Four of them piled in right at closing. Two in clean white shirts – clearly servers – a bartender in a wine-stained shirt, and their leader in a pantsuit combination that positively screamed manager. I didn’t know where they came from, all I knew was that they were there now. Just minutes before our posted closing time.
We often think of Ryan Reynolds these days as the wisecracking Marvel superhero Deadpool, or as the spokesperson for his own Mint Mobile, or even as People Magazine’s sexiest man alive (2010). But few remember his 2005 tongue-in-cheek movie about the restaurant business called Waiting… In it there is a great scene of the staff waiting around for the clock hands to tick down to closing, only to be rendered furious by the arrival of a last-minute guest.
Things are different now. Firstly, there are no clock “hands,” instead everyone checks their cellphones, and secondly, with kitchen staff at a premium, nobody wants to anger the cooks, because they just might leave, and never come back. The same cannot be said of bartenders.
Four espresso martinis were ordered as I watched the cooks walk out the door. It’s odd how every generation has its pain-in-the-you-know-what drink. Thirty years ago, the old fashioned was the bane of the bartender’s existence; whiskey, bitters, muddled fruit and sugar, shaken and then topped with soda. Old Fashioned’s were originally called “bittered slings,” however the “sling” would go on to become another drink (liquor, lemon, and sweet liqueur according to David Embury’s “The Fine Art of Mixing Drinks”) of which the most famous version became known by yet another name: the sunrise. Eventually the Old Fashioned returned to its roots, and ease of preparation, and popularity, and is most often these days rendered, thankfully, as whiskey, bitters, and sugar.
Twenty years ago, it was muddled concoctions like the caipirinha, featuring lime wedges, lime juice, sugar cubes and cachaca (a Brazilian sugar distillate) or the mojito, a combination of muddled mint, sugar, soda water and rum. These days both of those have waned in popularity, but they do occasionally get ordered, and usually at the most inopportune of moments. Like, right at closing time.
But cocktails are different than food, sometimes it’s the difficulty of making them that makes them so popular. People want glasses rinsed with that, or swirled with this, even though just putting it in the mix would have the same effect. Or muddled, (mashing with a pestle) when just tearing and mixing would suffice. Different shaped ice is far less important than what water that ice is made from, and nobody ever asks that. But often cocktails are not about effect, they are about affect, and that is an entirely different story.

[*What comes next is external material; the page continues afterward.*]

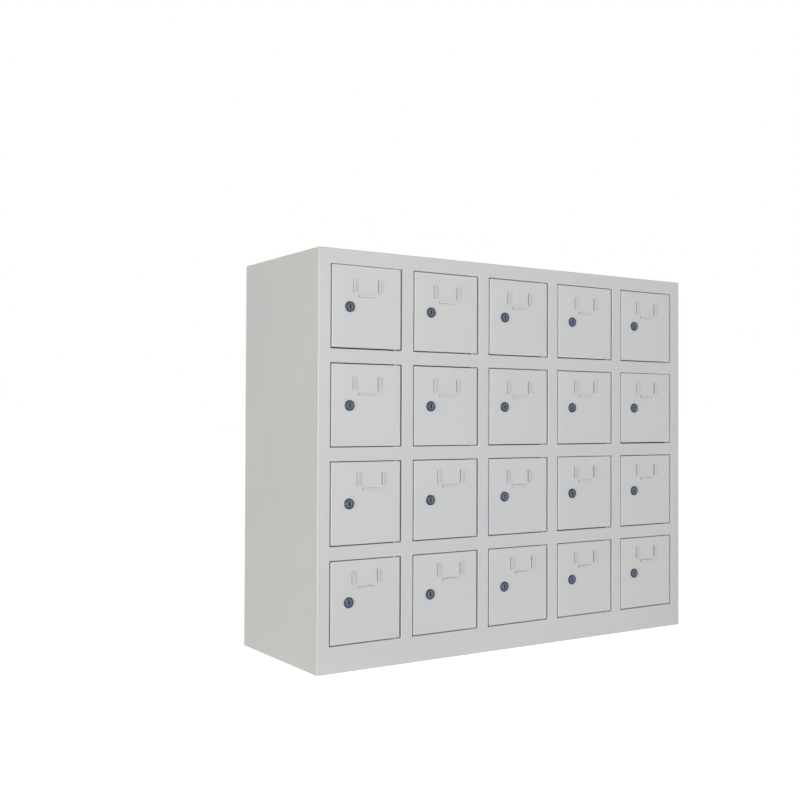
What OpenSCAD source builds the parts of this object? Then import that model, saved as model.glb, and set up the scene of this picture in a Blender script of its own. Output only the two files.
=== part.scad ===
// Cell phone locker box: a cabinet of folded steel sheet with columns and rows of small lockable
// doors. Each door turns on two short pins at its right edge and is held by a cam lock at its left.
// X runs to the right, Y to the back and Z up, and the origin is the middle of the base.

/* [Cabinet] */
// Number of door columns
columns = 5; // [1:1:5]
// Number of door rows
rows = 4; // [1:1:4]
// Depth of the cabinet from its front sheet to its back sheet
cabinet_d = 240; // [160:1:400]
// Thickness of the cabinet's sheet
sheet = 1; // [0.8:0.1:1.5]
// Height of the edges folded up from the base and down from the top
edge_h = 12; // [8:1:18]
// Diameter of the four wall fixing holes in the back
wall_hole_d = 8; // [5:0.5:12]

/* [Front frame] */
// Width of each door opening
opening_w = 120; // [110:1:200]
// Height of each door opening
opening_h = 120; // [100:1:200]
// Width of the upright bars between two columns
mullion_w = 20; // [12:1:40]
// Height of the bars between two rows
rail_h = 20; // [12:1:40]
// Width of the uprights at the two sides
stile_w = 20; // [12:1:40]
// Height of the bar over the top row
top_rail_h = 22; // [12:1:60]
// Height of the bar under the bottom row
bottom_rail_h = 38; // [22:1:80]
// Width of the lip that a closed door rests on and its cam turns behind
strike_w = 6; // [4:0.5:10]
// Gap between a closed door and that lip
strike_gap = 0.5; // [0.3:0.1:1]

/* [Doors] */
// Gap between a door and its opening on the lock side
latch_gap = 1.6; // [1:0.1:2.5]
// Gap over a door
head_gap = 1; // [0.8:0.1:2]
// Gap under a door
foot_gap = 1.3; // [1:0.1:2]
// Thickness of the doors' sheet
door_sheet = 1; // [0.8:0.1:1.5]
// Depth of the edges folded back round a door
door_depth = 12; // [10:0.5:20]
// Distance from a door's hinge edge to the axis of its pins
pivot_inset = 7.5; // [6:0.5:12]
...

To wit, four espresso martinis. Typically, not much of a problem if made correctly: vodka, coffee liqueur (or cream liqueur) and fresh espresso. But as anyone who owns an espresso machine knows, cleaning the machine is time consuming and messy. And as anyone who makes shaken coffee drinks also knows, that mess moves on to the bar station as well. After a martini you can simply rinse the shaker and be done, but after an espresso martini, you must actually wash the containers and all the straining apparatus, with soap and water. Not really an issue, until after you have done both of those already. Like, five minutes before closing on a Wednesday night.
But visible frustration is neither good for tips, nor is it good for peace of mind. And take it from me, the person who is the most delicate, most precise, is also going to be the person most likely to complain. Not then and there, of course, but later in print and online. People who are most prone to psychological injury often appear meek in the moment, unable to voice even the slightest concern, only to turn into raging tigers behind the mask of distance and anonymity.
“You guys from around here?” I asked eventually, seeing how I now had plenty of new cleanup to do.
“Yeah, we work right down the street.”
“Don’t you guys close at 9pm too?” I asked.
“We had to push some people out early in order to get here before you guys closed,” replied the manager.
Leaving me with these thoughts:
-Not all similar things are equal.
-That place down the street has been three different restaurants in the last 8 years.
-If it wasn’t for PIA drinks, people might just make them at home. And where would that leave us?